Oh, and I've also started watching the much-hyped Invisible Boys which is about four queer boys growing up in regional WA during the plebiscite. I'm about halfway through the season and am slowly losing steam. What started out feeling like a gritty contemporary story is softening into a facile Aussie Heartstopper. Here's hoping the second half of the season turns it around. 🤞

Finished reading There Must Be Happy Endings, an altogether brilliant book of essays on theatre. Too many good bits to mention, so please enjoy this riveting quote from the final essay:

Maybe, then, the happy ending is not what creates hope, or defines hopeful art.
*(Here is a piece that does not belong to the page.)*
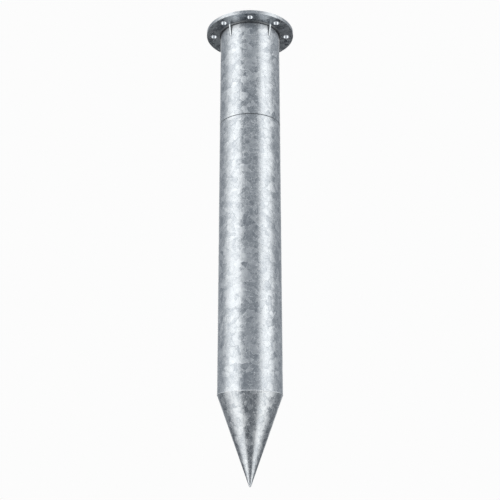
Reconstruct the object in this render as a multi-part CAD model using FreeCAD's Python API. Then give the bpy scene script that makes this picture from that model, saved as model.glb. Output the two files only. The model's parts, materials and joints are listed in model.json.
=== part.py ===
import FreeCAD, Part
import math
import os

# A driven pile: a steel tube with a bolting flange on top and a hollow driving cone at its foot.
# The origin is the centre of the flange's top face. The pile runs down from there along -Z,
# and its front faces -Y. Lengths are in millimetres and angles in degrees.

# Flange
FLANGE_DIAMETER = 248.0
FLANGE_THICKNESS = 10.0
FLANGE_EDGE_CHAMFER = 1.0
BOLT_HOLE_DIAMETER = 17.0
BOLT_HOLE_COUNT = 8

# Tube, in two lengths: the head hangs in the flange and the shaft goes on below the splice
TUBE_DIAMETER = 168.0
TUBE_WALL = 5.0
BORE_CLEARANCE = 0.3
HEAD_SET_BACK = 5.0
HEAD_LENGTH = 285.0
SHAFT_LENGTH = 750.0

# Splice between the two lengths: a narrow groove, ground down until its weld lies below the surface
SPLICE_GROOVE_WIDTH = 2.4
SPLICE_GROOVE_DEPTH = 3.0
SPLICE_WELD_RECESS = 0.8

# Driving cone, rolled from plate. Its length runs down to the place where its sides would meet.
CONE_LENGTH = 232.0
CONE_WALL = 5.0
CONE_HOLE_DIAMETER = 3.8
CONE_SEAM_GAP = 1.6
NOSE_END_DIAMETER = 4.0

# Gussets, two in front and two behind, each turned away from the middle of its side
GUSSET_THICKNESS = 5.0
GUSSET_HEIGHT = 35.0
GUSSET_REACH = 6.0
GUSSET_TOE = 2.5
GUSSET_FOOT = 0.5
GUSSET_SPREAD = 40.0

# Welds
FLANGE_WELD_LEG = 5.0
INNER_WELD_LEG = 4.0
GUSSET_WELD_LEG = 3.0
CONE_GROOVE_WIDTH = 3.0
CONE_GROOVE_DEPTH = 2.0
CONE_WELD_CROWN = 0.25
SEAM_BEAD_WIDTH = 5.0
SEAM_BEAD_CROWN = 0.6
SEAM_BEAD_START = 30.0

# Directions round the pile, as angles from +X
SIDES = {"front": -90.0, "right": 0.0, "back": 90.0, "left": 180.0}
GUSSETS = {
    "front_left": SIDES["front"] - GUSSET_SPREAD,
    "front_right": SIDES["front"] + GUSSET_SPREAD,
    "back_right": SIDES["back"] - GUSSET_SPREAD,
    "back_left": SIDES["back"] + GUSSET_SPREAD,
}

# Radii worked out from the sizes above. The bolts stand midway between the tube and the flange's edge.
BOLT_CIRCLE_DIAMETER = (TUBE_DIAMETER + FLANGE_DIAMETER) / 2
TUBE_RADIUS = TUBE_DIAMETER / 2
TUBE_BORE = TUBE_RADIUS - TUBE_WALL
FLANGE_BORE = TUBE_RADIUS + BORE_CLEARANCE

# Heights along the pile
UNDERSIDE = -FLANGE_THICKNESS
HEAD_TOP = -HEAD_SET_BACK
SPLICE = UNDERSIDE - HEAD_LENGTH
CONE_TOP = SPLICE - SHAFT_LENGTH
GROOVE_TOP = CONE_TOP + CONE_GROOVE_WIDTH / 2
GROOVE_FOOT = CONE_TOP - CONE_GROOVE_WIDTH / 2
GUSSET_FOOT_HEIGHT = UNDERSIDE - GUSSET_HEIGHT

# The cone's slope, and the heights where its outside, its hollow and its plate end
CONE_SLOPE = TUBE_RADIUS / CONE_LENGTH
HALF_ANGLE = math.atan(CONE_SLOPE)
APEX = CONE_TOP - CONE_LENGTH
HOLLOW_APEX = APEX + CONE_WALL / math.sin(HALF_ANGLE)
NOSE_JOINT = HOLLOW_APEX + CONE_HOLE_DIAMETER / 2 / CONE_SLOPE
SEAM_SWEEP = math.degrees(CONE_SEAM_GAP / TUBE_RADIUS)

CENTRE = FreeCAD.Vector(0, 0, 0)
UP = FreeCAD.Vector(0, 0, 1)


def at(radius, height):
    """A point of a profile in the plane of +X and +Z."""
    return FreeCAD.Vector(radius, 0, height)


def profile(*points):
    return Part.Face(Part.makePolygon([*points, points[0]]))


def turned(face, sweep=360):
    """The solid that a profile makes when it is turned about the pile's axis."""
    return face.revolve(CENTRE, UP, sweep)


def swung(shape, angle):
    """The shape, drawn along +X, swung round the pile's axis to the angle."""
    copy = shape.copy()
    copy.rotate(CENTRE, UP, angle)
    return copy


def upright(radius, low, high):
    return Part.makeCylinder(radius, high - low, at(0, low))


def cone_radius(height):
    """The outside radius of the driving cone at a height."""
    return (height - APEX) * CONE_SLOPE


def hollow_radius(height):
    """The inside radius of the driving cone at a height."""
    return (height - HOLLOW_APEX) * CONE_SLOPE


def flange_plate():
    radius = FLANGE_DIAMETER / 2
    edge = FLANGE_EDGE_CHAMFER
    plate = turned(
        profile(
            at(FLANGE_BORE, 0),
            at(radius - edge, 0),
            at(radius, -edge),
            at(radius, UNDERSIDE + edge),
            at(radius - edge, UNDERSIDE),
            at(FLANGE_BORE, UNDERSIDE),
        )
    )
    hole = upright(BOLT_HOLE_DIAMETER / 2, UNDERSIDE, 0)
    hole.translate(at(BOLT_CIRCLE_DIAMETER / 2, 0))
    holes = []
    for index in range(BOLT_HOLE_COUNT):
        holes.append(swung(hole, SIDES["front"] + index * 360 / BOLT_HOLE_COUNT))
    return plate.cut(Part.makeCompound(holes))


def head_tube():
    """The short tube length, with the upper half of the splice's groove at its foot."""
    return turned(
        profile(
            at(TUBE_BORE, HEAD_TOP),
            at(TUBE_RADIUS, HEAD_TOP),
            at(TUBE_RADIUS, SPLICE + SPLICE_GROOVE_WIDTH / 2),
            at(TUBE_RADIUS - SPLICE_GROOVE_DEPTH, SPLICE),
            at(TUBE_BORE, SPLICE),
        )
    )


def shaft_tube():
    """The long tube length, with half of the splice's groove above and of the cone's groove below."""
    return turned(
        profile(
            at(TUBE_BORE, SPLICE),
            at(TUBE_RADIUS - SPLICE_GROOVE_DEPTH, SPLICE),
            at(TUBE_RADIUS, SPLICE - SPLICE_GROOVE_WIDTH / 2),
            at(TUBE_RADIUS, GROOVE_TOP),
            at(TUBE_RADIUS - CONE_GROOVE_DEPTH, CONE_TOP),
            at(TUBE_BORE, CONE_TOP),
        )
    )


def splice_weld():
    """The weld in the splice's groove, which it fills up to its recess."""
    fill = SPLICE_GROOVE_DEPTH - SPLICE_WELD_RECESS
    half_width = SPLICE_GROOVE_WIDTH / 2 * fill / SPLICE_GROOVE_DEPTH
    surface = TUBE_RADIUS - SPLICE_WELD_RECESS
    return turned(
        profile(
            at(TUBE_RADIUS - SPLICE_GROOVE_DEPTH, SPLICE),
            at(surface, SPLICE - half_width),
            at(surface, SPLICE + half_width),
        )
    )


def cone_plate_profile():
    """A cut through the rolled plate, with the other half of the groove at its upper edge."""
    return profile(
        at(hollow_radius(CONE_TOP), CONE_TOP),
        at(TUBE_RADIUS - CONE_GROOVE_DEPTH, CONE_TOP),
        at(cone_radius(GROOVE_FOOT), GROOVE_FOOT),
        at(cone_radius(NOSE_JOINT), NOSE_JOINT),
        at(hollow_radius(NOSE_JOINT), NOSE_JOINT),
    )


def tip_cone():
    """The rolled plate. It stops short of a full turn, and its edges face each other at the back."""
    plate = turned(cone_plate_profile(), 360 - SEAM_SWEEP)
    return swung(plate, SIDES["back"] + SEAM_SWEEP / 2)


def seam_bead():
    """A thin bar sunk into the cone's surface along its seam, so that only its crown stands out."""
    radius = (SEAM_BEAD_WIDTH**2 / 4 + SEAM_BEAD_CROWN**2) / (2 * SEAM_BEAD_CROWN)
    along = at(TUBE_RADIUS, CONE_LENGTH).normalize()
    outward = at(CONE_LENGTH, -TUBE_RADIUS).normalize()
    start = at(0, APEX) + outward * (SEAM_BEAD_CROWN - radius)
    bar = Part.makeCylinder(radius, math.hypot(TUBE_RADIUS, CONE_LENGTH), start, along)
    span = upright(TUBE_DIAMETER, APEX + SEAM_BEAD_START, GROOVE_FOOT)
    inside = turned(profile(at(0, CONE_TOP), at(TUBE_RADIUS, CONE_TOP), at(0, APEX)))
    return swung(bar, SIDES["back"]).common(span).cut(inside)


def cone_seam_weld():
    """The weld between the rolled plate's edges, with the bead on top of it."""
    filling = swung(turned(cone_plate_profile(), SEAM_SWEEP), SIDES["back"] - SEAM_SWEEP / 2)
    return filling.fuse(seam_bead()).removeSplitter()


def cone_weld():
    """The weld in the groove between tube and cone, a little proud of the corner."""
    return turned(
        profile(
            at(TUBE_RADIUS - CONE_GROOVE_DEPTH, CONE_TOP),
            at(TUBE_RADIUS, GROOVE_TOP),
            at(TUBE_RADIUS + CONE_WELD_CROWN, CONE_TOP),
            at(cone_radius(GROOVE_FOOT), GROOVE_FOOT),
        )
    )


def tip_nose():
    """The solid point that closes the cone. It has a small flat end."""
    end = NOSE_END_DIAMETER / 2
    low = APEX + end / CONE_SLOPE
    return Part.makeCone(end, cone_radius(NOSE_JOINT), NOSE_JOINT - low, at(0, low))


def gusset_blank(thickness):
    """The gusset's outline along +X as a plate of this thickness, seated on the tube's outside."""
    face = profile(
        at(TUBE_BORE, UNDERSIDE),
        at(TUBE_RADIUS + GUSSET_REACH, UNDERSIDE),
        at(TUBE_RADIUS + GUSSET_REACH, UNDERSIDE - GUSSET_TOE),
        at(TUBE_RADIUS + GUSSET_FOOT, GUSSET_FOOT_HEIGHT),
        at(TUBE_BORE, GUSSET_FOOT_HEIGHT),
    )
    face.translate(FreeCAD.Vector(0, -thickness / 2, 0))
    plate = face.extrude(FreeCAD.Vector(0, thickness, 0))
    return plate.cut(upright(TUBE_RADIUS, SPLICE, 0))


def gusset(angle):
    return swung(gusset_blank(GUSSET_THICKNESS), angle)


def gusset_weld(angle):
    """The two upright fillets of a gusset. They narrow at its foot, where the gusset does."""
    side = GUSSET_THICKNESS / 2
    toe = side + GUSSET_WELD_LEG
    root = FreeCAD.Vector(TUBE_BORE, side, GUSSET_FOOT_HEIGHT)
    on_gusset = FreeCAD.Vector(TUBE_RADIUS + GUSSET_WELD_LEG, side, GUSSET_FOOT_HEIGHT)
    on_tube = FreeCAD.Vector(math.sqrt(TUBE_RADIUS**2 - toe**2), toe, GUSSET_FOOT_HEIGHT)
    rise = UP * (UNDERSIDE - FLANGE_WELD_LEG - GUSSET_FOOT_HEIGHT)
    fillet = profile(root, on_gusset, on_tube).extrude(rise).common(gusset_blank(2 * toe))
    other = fillet.mirror(CENTRE, FreeCAD.Vector(0, 1, 0))
    return swung(Part.makeCompound([fillet, other]), angle)


def flange_weld_ring():
    """The fillet under the flange, broken where the gussets stand."""
    corner = at(TUBE_RADIUS, UNDERSIDE)
    on_tube = at(TUBE_RADIUS, UNDERSIDE - FLANGE_WELD_LEG)
    on_plate = at(TUBE_RADIUS + FLANGE_WELD_LEG, UNDERSIDE)
    ring = turned(profile(corner, on_tube, on_plate))
    gap = Part.makeBox(
        FLANGE_DIAMETER,
        GUSSET_THICKNESS,
        GUSSET_HEIGHT,
        FreeCAD.Vector(0, -GUSSET_THICKNESS / 2, GUSSET_FOOT_HEIGHT),
    )
    return ring.cut(Part.makeCompound([swung(gap, angle) for angle in GUSSETS.values()]))


def flange_weld(ring, angle):
    """The run of the flange weld that lies on one side of the pile."""
    way = swung(Part.Vertex(1, 0, 0), angle).Point
    return max(ring.Solids, key=lambda run: run.CenterOfMass.dot(way))


def flange_inner_weld():
    """The fillet on the tube's end, inside the flange's bore and below its top face."""
    corner = at(FLANGE_BORE, HEAD_TOP)
    on_bore = at(FLANGE_BORE, HEAD_TOP + INNER_WELD_LEG)
    on_tube = at(FLANGE_BORE - INNER_WELD_LEG, HEAD_TOP)
    return turned(profile(corner, on_bore, on_tube))


def pieces():
    """Every piece of the pile, under the name of its node."""
    found = {
        "flange_plate": flange_plate(),
        "head_tube": head_tube(),
        "shaft_tube": shaft_tube(),
        "tip_cone": tip_cone(),
        "tip_nose": tip_nose(),
        "flange_inner_weld": flange_inner_weld(),
        "splice_weld": splice_weld(),
        "cone_weld": cone_weld(),
        "cone_seam_weld": cone_seam_weld(),
    }
    for name, angle in GUSSETS.items():
        found["gusset_" + name] = gusset(angle)
        found["gusset_weld_" + name] = gusset_weld(angle)
    ring = flange_weld_ring()
    for name, angle in SIDES.items():
        found["flange_weld_" + name] = flange_weld(ring, angle)
    return found


os.makedirs("parts", exist_ok=True)
for name, shape in pieces().items():
    shape.exportStep("parts/" + name + ".step")
    print(f"{name}: {len(shape.Solids)} solid, {shape.Volume / 1000:.2f} cm3, valid {shape.isValid()}")
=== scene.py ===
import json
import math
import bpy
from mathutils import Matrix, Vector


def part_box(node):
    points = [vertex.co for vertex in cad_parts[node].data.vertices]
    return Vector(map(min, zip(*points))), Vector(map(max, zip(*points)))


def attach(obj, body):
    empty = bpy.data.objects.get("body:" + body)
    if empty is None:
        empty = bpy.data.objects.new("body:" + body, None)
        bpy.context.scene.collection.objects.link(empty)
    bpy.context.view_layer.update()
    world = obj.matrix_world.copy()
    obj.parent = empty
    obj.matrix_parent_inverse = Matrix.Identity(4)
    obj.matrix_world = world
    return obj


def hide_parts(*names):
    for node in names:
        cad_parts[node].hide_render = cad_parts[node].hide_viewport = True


bl_info = {
    "name": "Driven pile finish",
    "version": (1, 0, 0),
    "blender": (4, 5, 0),
    "location": "View3D > Sidebar > Pile",
    "description": "Zinc, welds and edges for a galvanised driven pile, with a plain studio round it",
    "category": "Object",
}

import bmesh
import bpy
from bpy.props import FloatProperty, FloatVectorProperty, PointerProperty
from bpy.types import Operator, Panel, PropertyGroup
from mathutils import Vector

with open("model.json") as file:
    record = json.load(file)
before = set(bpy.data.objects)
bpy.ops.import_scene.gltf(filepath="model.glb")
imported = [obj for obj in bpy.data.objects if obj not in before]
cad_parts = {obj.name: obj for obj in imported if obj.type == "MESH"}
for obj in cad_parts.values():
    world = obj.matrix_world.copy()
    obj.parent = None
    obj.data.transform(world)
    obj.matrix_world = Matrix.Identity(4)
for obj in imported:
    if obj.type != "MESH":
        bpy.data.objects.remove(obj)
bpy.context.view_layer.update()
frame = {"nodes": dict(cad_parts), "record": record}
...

It is in each moment of potential encounter along the path, and how available we are willing to be, again and again, to the idea that something might be generated there. It is the cold little girl and the hungry dirty dog locking eyes. It is the journey of the ring from one hand to the next, the cross of the horizontal axis with the vertical, the moment where the dream of the night touches the night itself.

Well worth a read if you're at all interested in making art of joy and utopia.

I spent all of Saturday plotting out Pigeon Pigeon's 2025 with Georgie. We’re planning two fringe shows, a couple of developments, and an immersive digital work (What would a show told through your Insta DMs over the course of a week look like? I simply cannot wait to find out).

Brainstorming 2025 | Screenshot: Ryan Hamilton

And finally, I had just begun exploring the comedy fest program when I came across this show. The short pitch is that every night a different AI-written script gets performed sight unseen by a new set of actors. It’s disappointing to see artists make 'work' with a technology which atrophies minds and disseminates propaganda. But what else could you expect from a theatre company with a website built on a Zionist website builder and no credits anywhere? If you're going to gleefully make money off of a stolen pastiche of real art, you better be brave enough to front up about it.

The week ahead looks pretty quiet for me, so I’ll just be enjoying Melbourne’s turn towards colder weather (may it last as long as possible). That’s all for this week—see you soon.